Cure (1997)

Most horror films shout at you. Cure (1997), directed by Kiyoshi Kurosawa, never raises its voice. It maintains a steady whisper and is all the more unnerving for it. A Japanese horror film that was part of the ‘J-horror’ wave of the late 1990s, Cure almost stands outside of it by its ordinary, beige-brown palette and its preference for master shots. Everything unfolds at a distance and the eventual threat – human or supernatural – never takes complete shape like the iconic threats of Ringu or Ju-on: The Grudge. A detective (Koji Yakusho) is investigating a series of murders; the victims have an X carved across their throats and the murderers are ordinary people who cannot remember how they came to kill, often people they are close to, co-workers or family members.

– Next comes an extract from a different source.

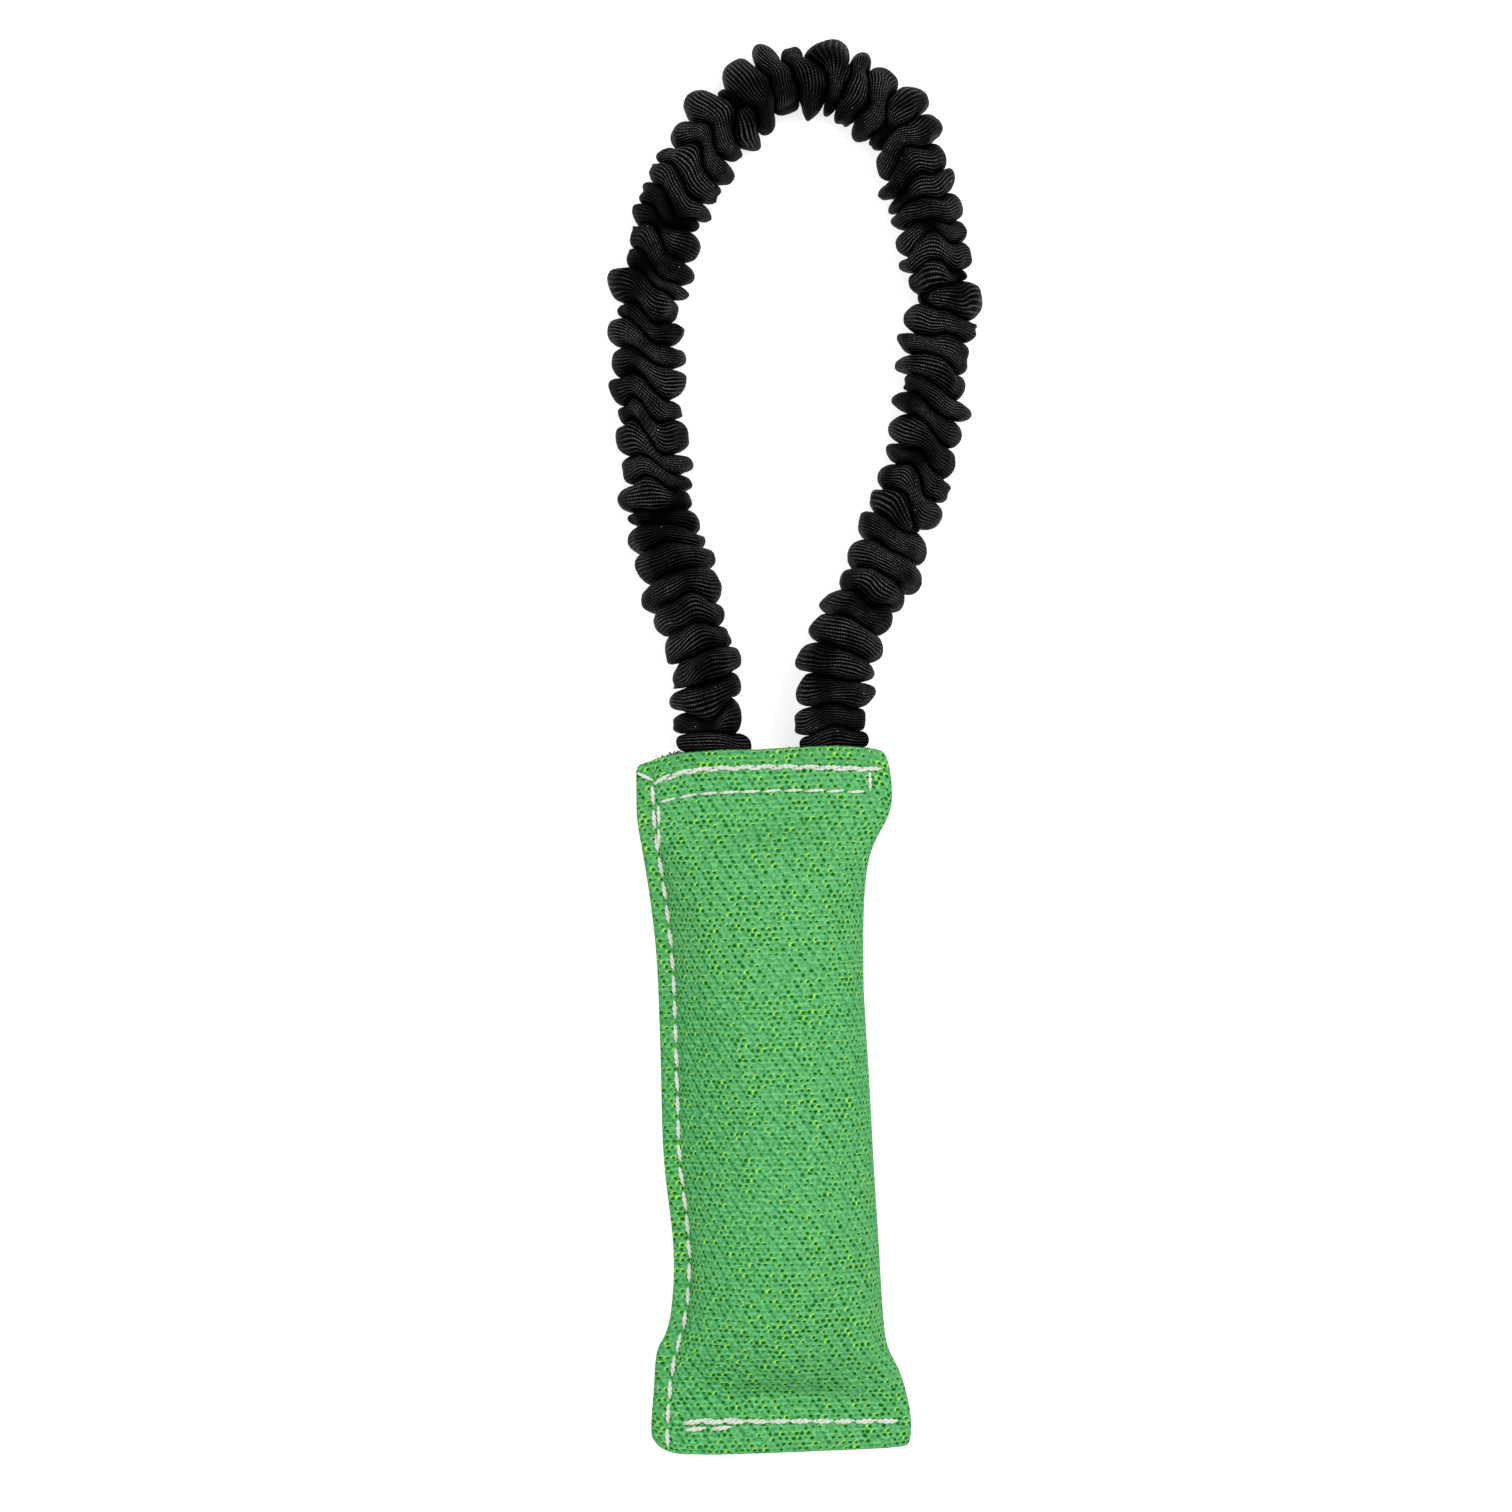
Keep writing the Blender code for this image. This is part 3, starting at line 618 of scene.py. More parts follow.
def fray_material():
    """Dull nylon yarn, nearly black, with a blue tinge where it catches the light."""
    material, tree, shader = new_finish("frayed_yarn", 0.6, 0.2)
    tint = fade(tree, clouds(tree, 1500, 1), 0.4, 0.6)
    colour = blend_colour(tree, tint, (0.0015, 0.0020, 0.0040, 1), (0.012, 0.020, 0.055, 1))
    tree.links.new(colour, shader.inputs["Base Color"])
    return material


frayed_ends = add_piece("frayed_ends", fray_mesh, fray_material())
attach(frayed_ends, "pad")

# The elastic cord in the sleeve's bore: rubber strands in a twisted black cover, 10 mm thick.
# Geometry Nodes lay its fluted round along the route, flattened where the mouth is sewn shut.
elastic_width = 0.0100
elastic_step = 0.004
pressed_wider = 0.68
pressed_thinner = 0.72


def start_tree(name, inputs):
    """A Geometry Nodes tree with named inputs: the tree, their identifiers and their sockets."""
    group = bpy.data.node_groups.new(name, "GeometryNodeTree")
    named = {}
    for label, kind, value in inputs:
        socket = group.interface.new_socket(name=label, in_out="INPUT", socket_type=kind)
        if value is not None:
            socket.default_value = value
        named[label] = socket.identifier
    group.interface.new_socket(name="Geometry", in_out="OUTPUT", socket_type="NodeSocketGeometry")
    return group, named, group.nodes.new("NodeGroupInput").outputs


def end_tree(group, made, material):
    """End a tree: what it made becomes plain geometry in its material."""
    plain = chain(group, "GeometryNodeRealizeInstances", {"Geometry": made})
    dressed = chain(group, "GeometryNodeSetMaterial", {"Geometry": plain, "Material": material})
    chain(group, "NodeGroupOutput", {0: dressed})


def elastic_tree():
    """A fluted round swept along the cord's line, turning on its way as twisted strands do."""
    group, named, given = start_tree("elastic cord", [
        ("Geometry", "NodeSocketGeometry", None),
        ("Cord radius", "NodeSocketFloat", elastic_width / 2),
        ("Strands", "NodeSocketInt", 12),
        ("Strand depth", "NodeSocketFloat", 0.05),
        ("Twist", "NodeSocketFloat", 160.0),
        ("Material", "NodeSocketMaterial", None),
    ])
    line = chain(group, "GeometryNodeMeshToCurve", {"Mesh": given["Geometry"]})
    reach = chain(group, "GeometryNodeSplineParameter").outputs["Length"]
    turned = work_out(group, "MULTIPLY", reach, given["Twist"])
    twisted = chain(group, "GeometryNodeSetCurveTilt", {"Curve": line, "Tilt": turned})
    round_line = chain(
        group, "GeometryNodeCurvePrimitiveCircle",
        {"Resolution": 48, "Radius": given["Cord radius"]},
    )
    share = chain(group, "GeometryNodeSplineParameter").outputs["Factor"]
    flutes = work_out(group, "MULTIPLY", share, given["Strands"])
    wave = work_out(group, "COSINE", work_out(group, "MULTIPLY", flutes, 2 * math.pi))
    sized = work_out(group, "MULTIPLY_ADD", wave, given["Strand depth"], 0.97)
    spot = chain(group, "GeometryNodeInputPosition")
    drawn = chain(group, "ShaderNodeVectorMath", {0: spot, "Scale": sized}, operation="SCALE")
    fluted = chain(group, "GeometryNodeSetPosition", {"Geometry": round_line, "Position": drawn})
    swept = chain(
        group, "GeometryNodeCurveToMesh",
        {"Curve": twisted, "Profile Curve": fluted, "Fill Caps": True},
    )
    end_tree(group, swept, given["Material"])
    return group, named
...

A mysterious stranger (Masato Hagiwara) appears on a sandy beach and introduces himself to somebody sketching the shoreline. The stranger is amnesiac and continually asks questions, almost testing the patience of the people around him. There is a link, and a potential connection between the murderers, and the detective and the stranger eventually meet, which the film patiently reveals. Up to a point. Cure is elliptical and never explains everything; it gives a little, often glimpsed, and leaves you with a lingering feeling of unease. What did I just see? What does that mean? The sinking feeling is that even if you don’t understand everything that happened, you know what it means. Great performances, particularly from Yakusho as the cop, who is also taking care of his mentally ill wife (Anna Nakagawa), and Hagiwara as the coyly blank suspect. I had heard high praise about Cure and it snuck up on me. For the first half hour, I was taking it in as an effective detective procedural and yet as it unfolds, or should I say unravels, it remains formally and aesthetically contained, never fully breaking right up until the last shot. Yet the culminative effect gets under your skin and is hard to shake. Available on Blu-ray from Eureka and Criterion Collection; though I saw this through a copy on the Rarefilmm website. Recommended.